Be careful of making sweeping generalizations that aren't entirely true. This statement, with the idea that your kids do nothing for themselves, marginalizes what they really can do on their own. Recognize their efforts, give them some credit, and remind yourself that while you do have to do a lot of things for your kids, this is a fleeting time. Someday, they actually will do everything for themselves and you may miss this time when they really needed you.
"You're making great progress at (fill in the blank), but..."

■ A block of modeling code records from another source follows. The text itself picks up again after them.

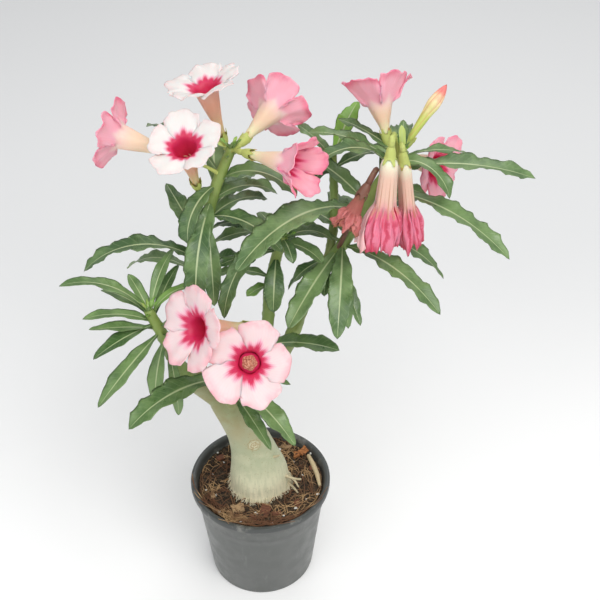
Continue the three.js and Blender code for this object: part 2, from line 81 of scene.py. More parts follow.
def finished(piece, kind, **settings):
    """Adds a modifier to a piece and applies it."""
    chosen(piece)
    change = piece.modifiers.new(kind.lower(), kind)
    for key, value in settings.items():
        setattr(change, key, value)
    bpy.ops.object.modifier_apply(modifier=change.name)


def turned(name, profile, sides):
    """A round wall, ring by ring along (radius, height) in millimetres, closed at both ends."""
    bpy.ops.object.select_all(action="DESELECT")
    radius, height = profile[0]
    bpy.ops.mesh.primitive_circle_add(
        vertices=sides, radius=radius * MM, fill_type="NGON", location=(0, 0, height * MM))
    wall = named(name)
    bpy.ops.object.mode_set(mode="EDIT")
    bpy.ops.mesh.select_all(action="SELECT")
    bpy.ops.mesh.duplicate()
    for (near, low), (far, high) in zip(profile, profile[1:]):
        bpy.ops.mesh.extrude_region_move(
            TRANSFORM_OT_translate={"value": (0, 0, (high - low) * MM)})
        bpy.ops.transform.resize(
            value=(far / near, far / near, 1), center_override=(0, 0, high * MM))
    bpy.ops.mesh.select_all(action="SELECT")
    bpy.ops.mesh.remove_doubles(threshold=1e-6)
    bpy.ops.mesh.normals_make_consistent(inside=False)
    bpy.ops.object.mode_set(mode="OBJECT")
    bpy.ops.object.transform_apply(location=True, rotation=True, scale=True)
    return wall


def node(tree, kind, inputs=None, **settings):
    """One shader node: its settings, then its inputs, each a value or another node's output."""
    made = tree.nodes.new("ShaderNode" + kind)
    for key, value in settings.items():
        setattr(made, key, value)
    for key, value in (inputs or {}).items():
        if isinstance(value, bpy.types.NodeSocket):
            tree.links.new(value, made.inputs[key])
        else:
            made.inputs[key].default_value = value
    return made


def maths(operation, first, second=0.0, third=0.0):
    """One step of reckoning on another node's output."""
    return node(first.id_data, "Math", {0: first, 1: second, 2: third},
                operation=operation).outputs[0]


def times(first, second):
    return maths("MULTIPLY", first, second)


def ranged(value, low, high, to_low=0.0, to_high=1.0):
    """A value's stretch from low to high, turned smoothly into to_low to to_high."""
    return node(value.id_data, "MapRange", {"Value": value, "From Min": low, "From Max": high,
                "To Min": to_low, "To Max": to_high}, interpolation_type="SMOOTHSTEP").outputs[0]


def mixed(share, first, second):
    """The first colour, and the second one over it as far as the share goes."""
    return node(share.id_data, "Mix", {0: share, 6: first, 7: second}, data_type="RGBA").outputs[2]


def speckle(where, scale, detail=4.0, rough=0.55):
    """Cloudy noise, as a value."""
    return node(where.id_data, "TexNoise", {"Vector": where, "Scale": scale, "Detail": detail,
                "Roughness": rough}).outputs["Fac"]


def stretched(where, scale, turn=0.0):
    """Places scaled, and turned about the height, for a pattern that runs one way."""
    return node(where.id_data, "Mapping", {"Vector": where, "Rotation": (0, 0, turn),
                "Scale": scale}).outputs[0]


def parts_of(where):
    return node(where.id_data, "SeparateXYZ", {0: where}).outputs


def finish_of(name):
    """A new material, with its shader and the place of each point in the piece."""
    material = bpy.data.materials.new(name)
    material.use_nodes = True
    nodes = material.node_tree.nodes
    return material, nodes["Principled BSDF"], nodes.new("ShaderNodeTexCoord").outputs["Object"]


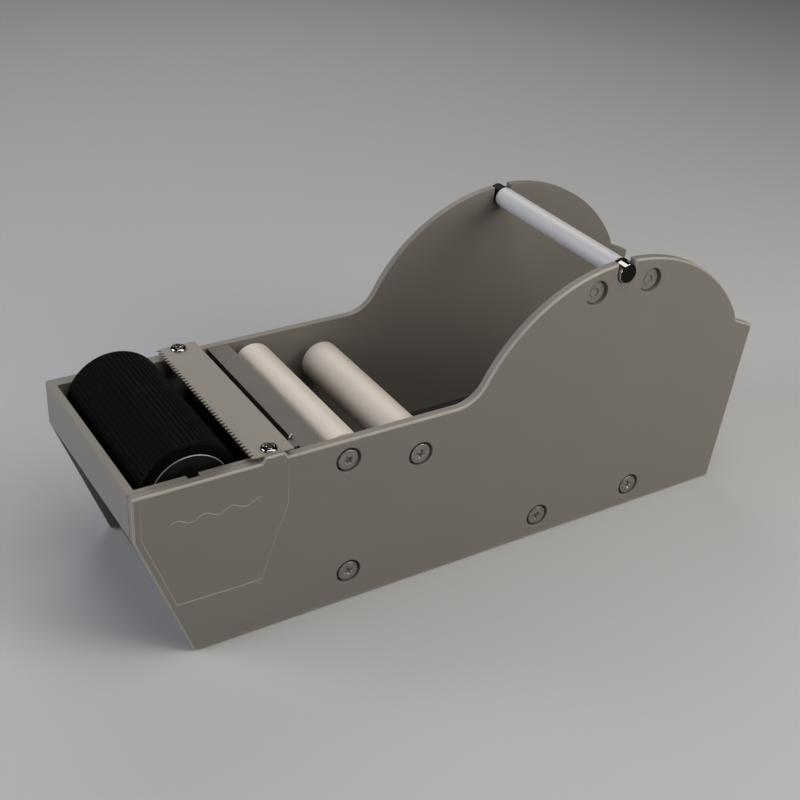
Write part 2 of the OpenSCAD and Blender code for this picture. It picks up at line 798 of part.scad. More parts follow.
module rubber_feet() {
    color("#1c1c1c") stand() for (p = foot_places)
        translate([p[0], p[1], -foot_t]) cylinder(d = foot_d, h = foot_t);
}

right_side_panel();
left_side_panel();
water_tank();
blade_bar();
tear_blade();
blade_screws();
guide_plate();
guard_wire();
roller_axle();
roller_rubber();
roller_core();
roller_end_caps();
front_guide_roller();
front_roller_bushes();
front_guide_axle();
rear_guide_roller();
rear_roller_bushes();
rear_guide_axle();
axle_spacers();
axle_washers();
spindle_rod();
spindle_end_caps();
spindle_sleeve();
side_screws();
blanking_plugs();
cross_bar();
ballast_block();
base_plate();
base_screws();
rear_wall();
rubber_feet();
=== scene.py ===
# Packing tape dispenser for gummed paper tape: the looks of its pieces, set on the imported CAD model.
# Bench coordinates are millimetres: x from the front face, y from the middle of the width, z from the
# bottom edge of the side panels. Each piece turns them into the row frame, in metres, when it is made.
import math

import bmesh
import bpy
import numpy as np
from mathutils import Matrix, Vector
from mathutils.geometry import delaunay_2d_cdt


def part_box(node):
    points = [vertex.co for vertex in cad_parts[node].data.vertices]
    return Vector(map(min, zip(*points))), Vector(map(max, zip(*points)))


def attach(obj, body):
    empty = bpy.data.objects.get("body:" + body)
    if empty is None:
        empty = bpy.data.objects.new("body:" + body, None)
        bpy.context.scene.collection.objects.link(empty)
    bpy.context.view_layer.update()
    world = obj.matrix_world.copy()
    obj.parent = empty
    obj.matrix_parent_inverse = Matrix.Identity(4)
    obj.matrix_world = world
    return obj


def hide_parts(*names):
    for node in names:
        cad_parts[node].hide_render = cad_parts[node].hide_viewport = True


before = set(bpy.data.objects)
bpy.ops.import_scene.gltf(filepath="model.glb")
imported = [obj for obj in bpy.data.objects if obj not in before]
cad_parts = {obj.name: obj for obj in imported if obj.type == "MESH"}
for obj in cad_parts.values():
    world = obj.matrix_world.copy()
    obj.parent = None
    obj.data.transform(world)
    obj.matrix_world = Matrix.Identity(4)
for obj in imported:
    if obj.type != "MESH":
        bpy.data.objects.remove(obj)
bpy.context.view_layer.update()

# Side panels: two plates of grey ABS, 5 mm thick, which carry all the other pieces between them.
# They are moulded, so every outer edge is softly rounded; the seats of the screws are counterbored,
# and the near panel has the shape of the water tank and a water line engraved in its outer face.
MM = 0.001
# The clearance of pieces that are pressed, tapped or run in each other, and how far a cutting prism
# stands out of what it cuts.
FIT = 0.05
OVERRUN = 1
panel_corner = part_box("right_side_panel")[0]
bench_origin = np.array([panel_corner.x, 0.0, panel_corner.z])


def bench_box(node_name):
    """Low and high corner of a CAD node, in bench millimetres."""
    corners = np.array([list(corner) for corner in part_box(node_name)])
    return (corners - bench_origin) / MM


def side_view_middle(node_name):
    """Bench x and z of the middle of a CAD node, which is the axis of one that lies across the body."""
    low, high = bench_box(node_name)
    return [(low[0] + high[0]) / 2, (low[2] + high[2]) / 2]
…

Adding that qualifier at the end of a compliment basically negates all the good your compliment was going to offer your child. When paying your child a compliment, try not to follow it up with something he or she needs to do better. Let the compliment marinate and find another time to offer correction.
"You make me feel ... "
Don't ever lay the blame for your feelings at the feet of your children. It teaches them that you can't control your emotions, and that might lead them to think they can't control their own either. If you're feeling frustrated because of your child's actions, explain your feelings. "I'm feeling upset because I don't like being late," is one explanation you might offer when their dawdling gets you rattled. You'll be surprised by how much your kids can understand and how willing they are to change their behaviors once they understand why they should.
"You can't have dessert until you eat everything on your plate."
Bribing your kids with dessert to get them to eat their dinner just teaches them that the dessert is more desirable than the healthy food they're supposed to be eating. Kid's Health suggests parents try other methods of getting their kids to eat dinner, like telling them they need to eat a "no thank you bite," allowing them to pick one of the items on the dinner menu or by preparing disliked foods in new ways.
"Don't do that!"
Don't do what? Don't walk? Don't play with dolls? Don't breathe too loud? Like praise, telling a child what not to do should involve specific directions so he or she knows what action should not be repeated.
"We're never coming to this store again if you don't calm down!"
Don't make threats you aren't willing to follow through on. For one, kids can generally recognize bluster versus real warnings. And for another, when you don't follow through, it sets a bad precedent about your expectations and may prompt rebellious kids to rebel more often because they assume you won't make good on the promised punishment.